Vauxhall entered the sector in 2013 and has so far clocked up more than 22,000 sales in the UK with the Adam. The small Vauxhall offers classy looks all backed up with a large range of options allowing owners to personalise their cars to their tastes – there are more than 30,000 different combinations on offer.

Due to its style but also small size, the Adam can count everything from a retro Fiat 500 to a modern-looking Volkswagen up! through to the aforementioned premium cars like the MINI, DS 3 and Audi A1 as rivals.

The Adam can be specified in some fun-sounding trim levels – Jam, Glam and Slam. The range grew in late 2014 with the arrival of the Adam Rocks Air – a pumped-up SUV-style Adam with a fabric sunroof – and in early 2015 with the Grand Slam – a performance version of the Adam packing a 148bhp 1.4-litre turbocharged petrol engine. It the fastest and most powerful version of the Adam but also the most expensive, starting from £16,995.

There are three, choices when it comes to engines – a new and punchy 1.0-litre three-cylinder turbo and two older 1.2- and 1.4-litre units - all petrol. The aforementioned 1.4-litre turbo is only available in the Grand Slam model.

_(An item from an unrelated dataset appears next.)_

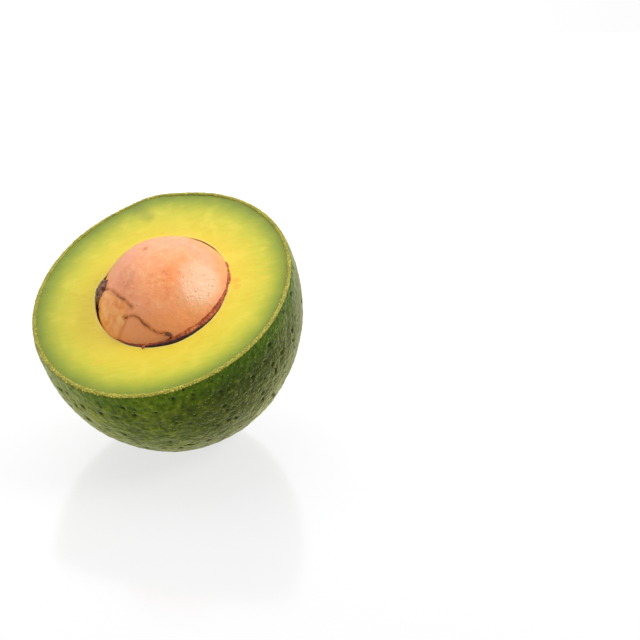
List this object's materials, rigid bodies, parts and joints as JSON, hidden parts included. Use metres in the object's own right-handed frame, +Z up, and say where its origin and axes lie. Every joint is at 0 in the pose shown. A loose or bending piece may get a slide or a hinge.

However, while the small size looks good on the outside and is great for town driving, they make themselves known on the inside. While there’s plenty of room upfront, rear passengers will find sitting in the back a very tight squeeze. There’s less space in the Adam than there is in the MINI for instance, and the poor rear space is matched to a tiny boot too. With just 170 litres on offer when the seats are up, prospective buyers shouldn’t expect to fit a lot of shopping in.

Another big contrast to the MINI is the driving experience. Sadly the sassy looks do not add up to an involving drive, with the Adam suffering from light steering and a hard ride. This is, however, addressed with the Grand Slam - it has a great chassis, but a firm ride thanks to the standard-fit 18-inch alloy wheels.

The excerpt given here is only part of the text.